Sensor Data + Game Context = Behavior Change
Though they certainly include human-machine feedback loops, the examples discussed so far are still basically a user sitting at a screen playing a game. That is, images they stir up don’t quite resemble RoboCop or the Borg. However, another growing trend – the emergence of cheap, mobile, and simple sensing technologies – may bring us a step closer to such beings.
In addition to the variety of devices that can be worn on different parts of the body, sensors have crept their way into our homes, cars, phones, and various other appliances. As a result, an individual that is so inclined can be presented with data on almost any status or behavior metric imaginable – location, sleep patterns, caloric intake, driving habits, productivity, level of happiness, etc.. In this manner, sensors are already augmenting our basic capacities for perception and attention, allowing us to reflect on feedback information otherwise beyond our level of conscious awareness. What’s more, as a recent article from Wired notes, for those that actively collect and process this data, it can offer real insights into one’s habits and lifestyle.
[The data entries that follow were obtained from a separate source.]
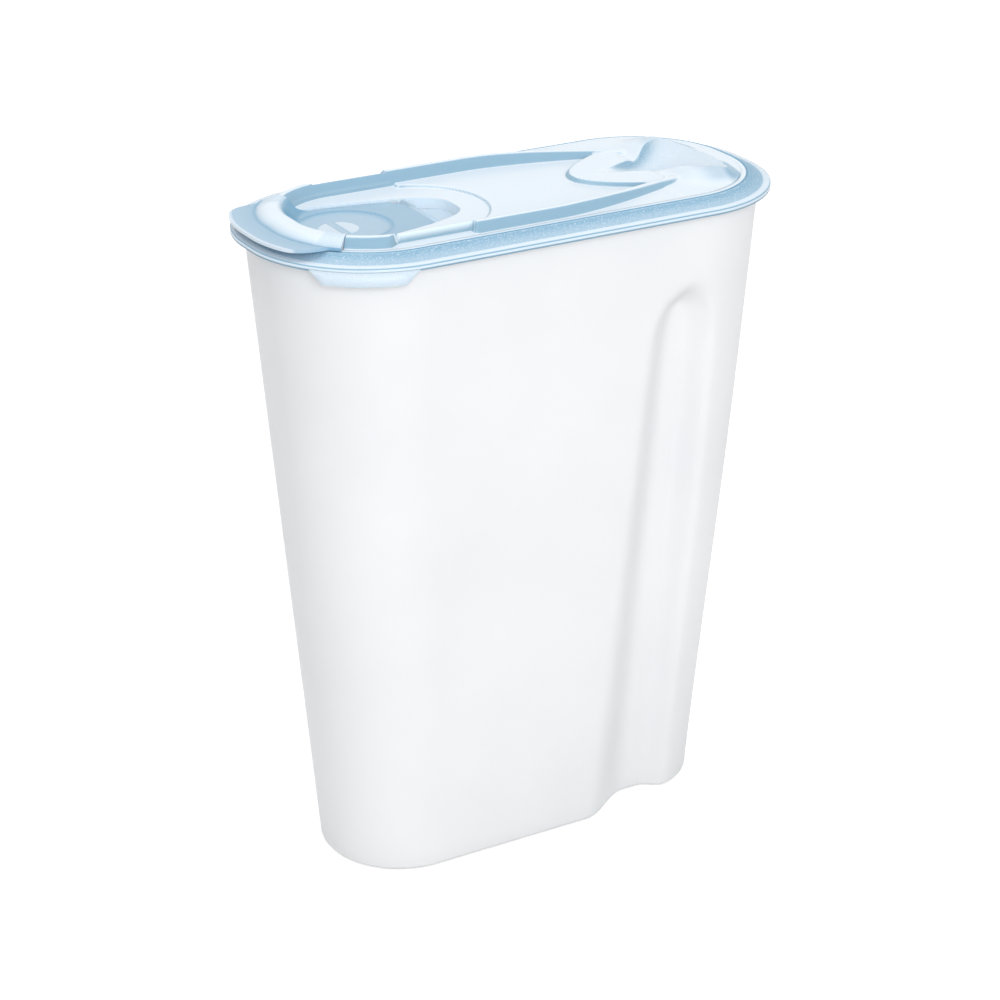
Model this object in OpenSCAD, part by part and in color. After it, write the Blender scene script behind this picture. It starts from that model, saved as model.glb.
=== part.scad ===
// Cereal container with a flip spout: an oval, tapered tub with hand grips in both
// long sides, a press-fit lid and a hinged pouring flap.
// Origin at the middle of the base, +X towards the handle end, +Z up.

/* [Plan of the lid] */
// Overall length over the flange of the lid
lid_l = 227; // [210:1:250]
// Overall width over the flange of the lid
lid_w = 108; // [104:1:120]
// Radius of the four corners of the oval
corner_r = 50; // [46:1:51]

/* [Container] */
// Height of the open rim above the base
rim_z = 272.8; // [250:1:300]
// Inset of the rim from the edge of the lid's flange
rim_inset = 4.9; // [4.6:0.1:5.4]
// Length of the base
base_l = 173.5; // [160:1:190]
// Width of the base
base_w = 68.5; // [62:1:80]
// Radius of the corners of the base
base_r = 33; // [26:1:34]
// How far the base lies towards the handle end
base_shift = 1.2; // [0:0.2:4]
// Thickness of the walls
wall = 1.8; // [1.4:0.1:2.4]
// Thickness of the floor
floor_t = 2.4; // [1.8:0.1:3]
// Height of the rounded edge under the walls
foot_h = 1.6; // [1:0.1:2.4]

/* [Hand grips] */
// Height of the top of the grip's arch
grip_top = 244; // [220:1:246]
// Share of the half width taken away at the base
grip_share_low = 0.4; // [0.3:0.01:0.44]
// Share of the half width taken away under the arch
grip_share_high = 0.17; // [0.1:0.01:0.24]
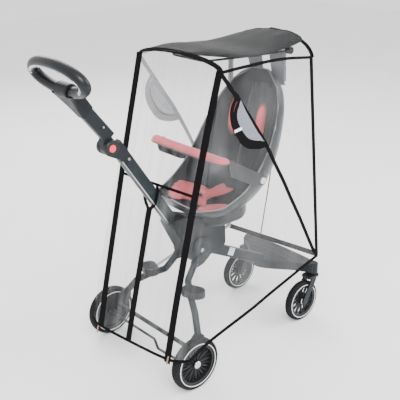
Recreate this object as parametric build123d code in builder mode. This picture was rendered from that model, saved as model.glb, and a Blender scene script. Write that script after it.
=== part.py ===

The Quantified Self movement is comprised of just such people. Ranging from the mildly curious to the fanatically narcissistic, these individuals track themselves on various behavioral metrics. However, after the initial novelty of cool output diagrams and charts wears off, the sensor user is basically just left with a pile of data. What they then do with it is up to them. And when allowed to choose between staring at a screen of data or spend that time on just about any other media experience, the average person is going to more often than not choose the latter.
To successfully compete for our attention, sensor data interfaces should take cues from those more alluring alternatives. As I’ve previously discussed and as the Wired article notes in passing, games may provide clues for how to keep users engaged with sensor data long enough to do something with it. For instance, gamification tactics – including the now over-hyped mechanics of points and badges, as well as the less commonly promoted elements of narrative structure and role-based teams – can attach positive and negative virtual consequences to certain behavioral outcomes. In doing so, it can increase the intrinsic motivation of the user to process and act upon sensor feedback data. That is, users may be enticed to process real data and adjust real behaviors in order to pursue virtual goals. Further, these virtual consequences can even operate with greater regularity and at higher time resolutions than real world consequences, factors which any reinforcement theorist will tell you are key for conditioning changes in behavior.
The point is that context matters. Just as sensors augment our perceptual capacities through feedback data, game elements may enhance our motivation to actually make use of that data. By contextualizing it in a manner that is motivationally relevant – that is, if given a more engaging user interface and inputted into a system with virtual significance to the user – such feedback data may have a greater chance of steering user behaviors. Indeed, there is a growing consensus that such small, contextual “nudges” can lead to “disproportionately huge effects.”
Summary
For all three trends discussed above – crowdsourcing through simulation, physiological computing, and ubiquitous sensor technology – performance feedback plays a key role. Moreover, in all three cases certain aspects of gaming – the calibration of user intuitions and skills, the pursuit of optimal experiences, and the motivational pull inherent to gameplay – are not only relevant, but may actually drive future development and uptake. In so doing, gaming may mainstream cybernetic systems designed to “amplify” user creativity, enjoyment, and motivation. Though this may not lead to walking, talking cyborgs, it is possible we’ll find ourselves with some powerful new tools for discovery and intervention. At the very least, it should result in some new and fun play experiences.